We sat in silence for a few minutes before I spoke again.
“What happened when you guys left? Did she keep being really upset?”
“No, actually. You know, it was pretty weird. We drove away and after a while, she just perked right back up. We drove around town and laughed and everything.” She sipped her tea, and frowned.
“I thought so,” I muttered.
“What do you mean?”
“Bipolars tend to have pretty drastic mood swings.” Actually, it’s because she was away from her trigger, I reminded myself. I felt like Hannah knew what I really thought without having to say it.
I haven’t spoken to Lucille much since that night. When she chose to ride home in Hannah’s car instead of mine, I realized that I felt like I have always been the trigger for her. Almost like her disorder was my fault. I expressed this idea to Hannah once, and she told me I was an idiot. I agreed.

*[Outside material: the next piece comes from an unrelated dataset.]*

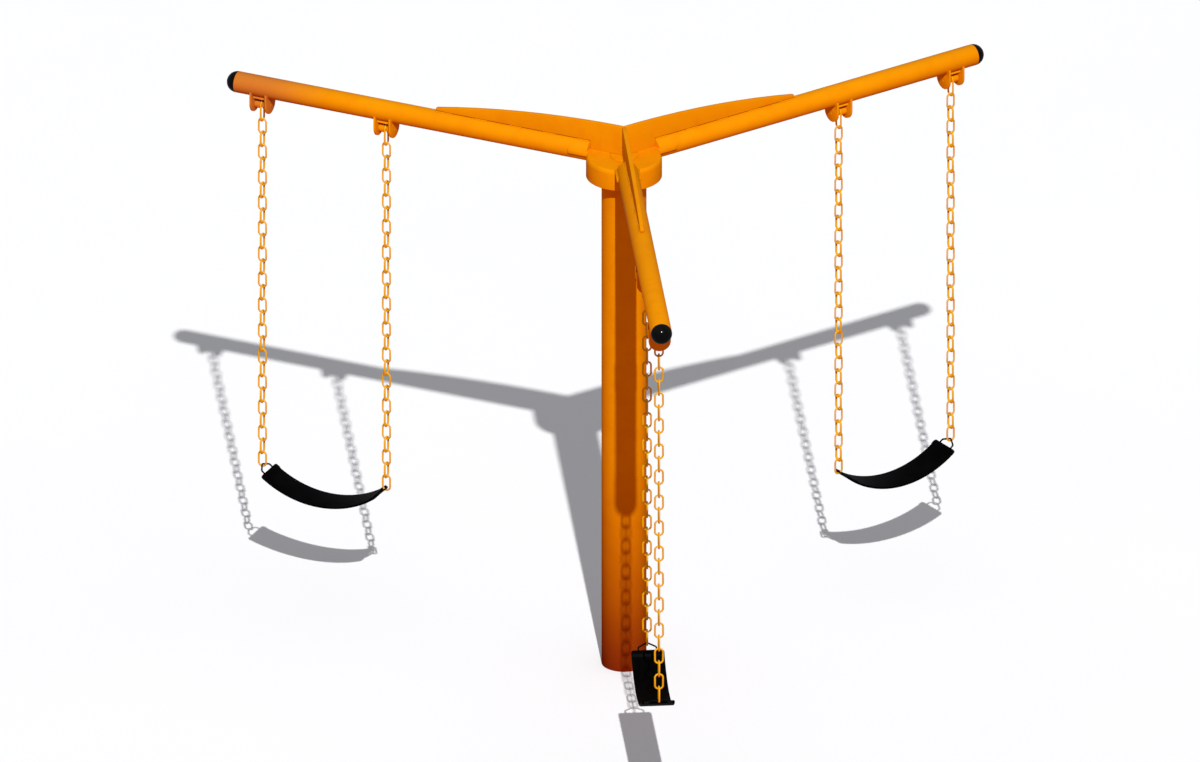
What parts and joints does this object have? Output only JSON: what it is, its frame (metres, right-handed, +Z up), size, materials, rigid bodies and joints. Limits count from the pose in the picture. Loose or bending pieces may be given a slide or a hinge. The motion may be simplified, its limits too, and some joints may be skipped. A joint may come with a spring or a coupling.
{
  "type": "swing set",
  "caption": "Swing set with tubular arms fanned out from a round hub on a central post, each arm carrying a sagging belt seat on chains hung from pinned brackets.",
  "frame": {"origin": "centre of the post's foot, where it meets the ground", "axes": "+Z up along the post; one arm runs along -Y, the other two at 30 and 150 degrees from +X about +Z"},
  "size_m": [3.2764, 2.8502, 2.542],
  "materials": {
    "frame_paint": "satin yellow-orange powder coat over welded steel tube and plate",
    "chain_paint": "yellow-orange coating on welded round-wire chain",
    "cap_plastic": "glossy black moulded plastic",
    "belt_rubber": "smooth black moulded rubber with a dull sheen",
    "ring_coat": "black coated steel rod"
  },
  "bodies": {
    "frame": {"post_tube": "frame_paint", "hub_drum": "frame_paint", "hub_boss": "frame_paint", "arm_tube_front": "frame_paint", "arm_end_cap_front": "cap_plastic", "arm_gusset_front": "frame_paint", "arm_tongue_front": "frame_paint", "arm_tube_right": "frame_paint", "arm_end_cap_right": "cap_plastic", "arm_gusset_right": "frame_paint", "arm_tongue_right": "frame_paint", "arm_tube_left": "frame_paint", "arm_end_cap_left": "cap_plastic", "arm_gusset_left": "frame_paint", "arm_tongue_left": "frame_paint", "hanger_bracket_front_inner": "frame_paint", "hanger_pin_front_inner": "frame_paint", "hanger_bracket_front_outer": "frame_paint", "hanger_pin_front_outer": "frame_paint", "hanger_bracket_right_inner": "frame_paint", "hanger_pin_right_inner": "frame_paint", "hanger_bracket_right_outer": "frame_paint", "hanger_pin_right_outer": "frame_paint", "hanger_bracket_left_inner": "frame_paint", "hanger_pin_left_inner": "frame_paint", "hanger_bracket_left_outer": "frame_paint", "hanger_pin_left_outer": "frame_paint"},
    "hanger_links_front": {"hanger_bush_front_inner": "frame_paint", "hanger_bush_front_outer": "frame_paint", "hanger_link_front_inner": "chain_paint", "hanger_link_front_outer": "chain_paint"},
    "chain_front_inner": {"chain_front_inner": "chain_paint"},
    "end_link_front_inner": {"end_link_front_inner": "chain_paint"},
    "chain_front_outer": {"chain_front_outer": "chain_paint"},
    "end_link_front_outer": {"end_link_front_outer": "chain_paint"},
    "seat_front": {"belt_seat_front": "belt_rubber", "seat_ring_front_inner": "ring_coat", "seat_ring_front_outer": "ring_coat"},
    "hanger_links_right": {"hanger_bush_right_inner": "frame_paint", "hanger_bush_right_outer": "frame_paint", "hanger_link_right_inner": "chain_paint", "hanger_link_right_outer": "chain_paint"},
    "chain_right_inner": {"chain_right_inner": "chain_paint"},
    "end_link_right_inner": {"end_link_right_inner": "chain_paint"},
    "chain_right_outer": {"chain_right_outer": "chain_paint"},
    "end_link_right_outer": {"end_link_right_outer": "chain_paint"},
    "seat_right": {"belt_seat_right": "belt_rubber", "seat_ring_right_inner": "ring_coat", "seat_ring_right_outer": "ring_coat"},
    "hanger_links_left": {"hanger_bush_left_inner": "frame_paint", "hanger_bush_left_outer": "frame_paint", "hanger_link_left_inner": "chain_paint", "hanger_link_left_outer": "chain_paint"},
    "chain_left_inner": {"chain_left_inner": "chain_paint"},
    "end_link_left_inner": {"end_link_left_inner": "chain_paint"},
    "chain_left_outer": {"chain_left_outer": "chain_paint"},
    "end_link_left_outer": {"end_link_left_outer": "chain_paint"},
    "seat_left": {"belt_seat_left": "belt_rubber", "seat_ring_left_inner": "ring_coat", "seat_ring_left_outer": "ring_coat"}
  },
  "joints": [
    {"name": "swing_front", "type": "hinge", "parent": "frame", "child": "hanger_links_front", "pos_m": [0, -1.425, 2.316], "axis": [0, -1, 0], "range_deg": [-55, 55]},
    {"name": "sway_front", "type": "hinge", "parent": "hanger_links_front", "child": "chain_front_inner", "pos_m": [0, -1.13, 2.239], "axis": [1, 0, 0], "range_deg": [-12, 12]},
    {"name": "end_link_turn_front_inner", "type": "hinge", "parent": "chain_front_inner", "child": "end_link_front_inner", "pos_m": [0, -1.13, 0.66158], "axis": [1, 0, 0], "range_deg": [-12, 12]},
    {"name": "sway_front_outer", "type": "hinge", "parent": "hanger_links_front", "child": "chain_front_outer", "pos_m": [0, -1.72, 2.239], "axis": [1, 0, 0], "range_deg": [-12, 12]},
    {"name": "end_link_turn_front_outer", "type": "hinge", "parent": "chain_front_outer", "child": "end_link_front_outer", "pos_m": [0, -1.72, 0.66158], "axis": [1, 0, 0], "range_deg": [-12, 12]},
    {"name": "seat_tilt_front", "type": "hinge", "parent": "end_link_front_inner", "child": "seat_front", "pos_m": [0, -1.13, 0.60091], "axis": [0, -1, 0], "range_deg": [-30, 30]},
    {"name": "swing_right", "type": "hinge", "parent": "frame", "child": "hanger_links_right", "pos_m": [1.23409, 0.7125, 2.316], "axis": [0.866, 0.5, 0], "range_deg": [-55, 55]},
    {"name": "sway_right", "type": "hinge", "parent": "hanger_links_right", "child": "chain_right_inner", "pos_m": [0.97861, 0.565, 2.239], "axis": [-0.5, 0.866, 0], "range_deg": [-12, 12]},
    {"name": "end_link_turn_right_inner", "type": "hinge", "parent": "chain_right_inner", "child": "end_link_right_inner", "pos_m": [0.97861, 0.565, 0.66158], "axis": [-0.5, 0.866, 0], "range_deg": [-12, 12]},
    {"name": "sway_right_outer", "type": "hinge", "parent": "hanger_links_right", "child": "chain_right_outer", "pos_m": [1.48956, 0.86, 2.239], "axis": [-0.5, 0.866, 0], "range_deg": [-12, 12]},
    {"name": "end_link_turn_right_outer", "type": "hinge", "parent": "chain_right_outer", "child": "end_link_right_outer", "pos_m": [1.48956, 0.86, 0.66158], "axis": [-0.5, 0.866, 0], "range_deg": [-12, 12]},
    {"name": "seat_tilt_right", "type": "hinge", "parent": "end_link_right_inner", "child": "seat_right", "pos_m": [0.97861, 0.565, 0.60091], "axis": [0.866, 0.5, 0], "range_deg": [-30, 30]},
    {"name": "swing_left", "type": "hinge", "parent": "frame", "child": "hanger_links_left", "pos_m": [-1.23409, 0.7125, 2.316], "axis": [-0.866, 0.5, 0], "range_deg": [-55, 55]},
    {"name": "sway_left", "type": "hinge", "parent": "hanger_links_left", "child": "chain_left_inner", "pos_m": [-0.97861, 0.565, 2.239], "axis": [-0.5, -0.866, 0], "range_deg": [-12, 12]},
    {"name": "end_link_turn_left_inner", "type": "hinge", "parent": "chain_left_inner", "child": "end_link_left_inner", "pos_m": [-0.97861, 0.565, 0.66158], "axis": [-0.5, -0.866, 0], "range_deg": [-12, 12]},
    {"name": "sway_left_outer", "type": "hinge", "parent": "hanger_links_left", "child": "chain_left_outer", "pos_m": [-1.48956, 0.86, 2.239], "axis": [-0.5, -0.866, 0], "range_deg": [-12, 12]},
    {"name": "end_link_turn_left_outer", "type": "hinge", "parent": "chain_left_outer", "child": "end_link_left_outer", "pos_m": [-1.48956, 0.86, 0.66158], "axis": [-0.5, -0.866, 0], "range_deg": [-12, 12]},
    {"name": "seat_tilt_left", "type": "hinge", "parent": "end_link_left_inner", "child": "seat_left", "pos_m": [-0.97861, 0.565, 0.60091], "axis": [-0.866, 0.5, 0], "range_deg": [-30, 30]}
  ],
  "couplings": [
    {"joint": "end_link_turn_front_inner", "follows": "sway_front", "ratio": -1},
    {"joint": "end_link_turn_front_outer", "follows": "sway_front", "ratio": -1},
    {"joint": "sway_front_outer", "follows": "sway_front", "ratio": 1},
    {"joint": "end_link_turn_right_inner", "follows": "sway_right", "ratio": -1},
    {"joint": "end_link_turn_right_outer", "follows": "sway_right", "ratio": -1},
    {"joint": "sway_right_outer", "follows": "sway_right", "ratio": 1},
    {"joint": "end_link_turn_left_inner", "follows": "sway_left", "ratio": -1},
    {"joint": "end_link_turn_left_outer", "follows": "sway_left", "ratio": -1},
    {"joint": "sway_left_outer", "follows": "sway_left", "ratio": 1}
  ]
}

One day, when I was thinking about her, Lucille called me. I asked her things were going.
“I’m worthless,” she said over the phone. “And I don’t want to be alive.”
“Yes you do, or you wouldn’t tell me this.” I was not in the mood to play games with her.
“No, I don’t.”
In the background, I heard her mother walk in, and some yelling ensued. 
“Goodbye, Lucille,” I whispered into the telephone. Then I hung up.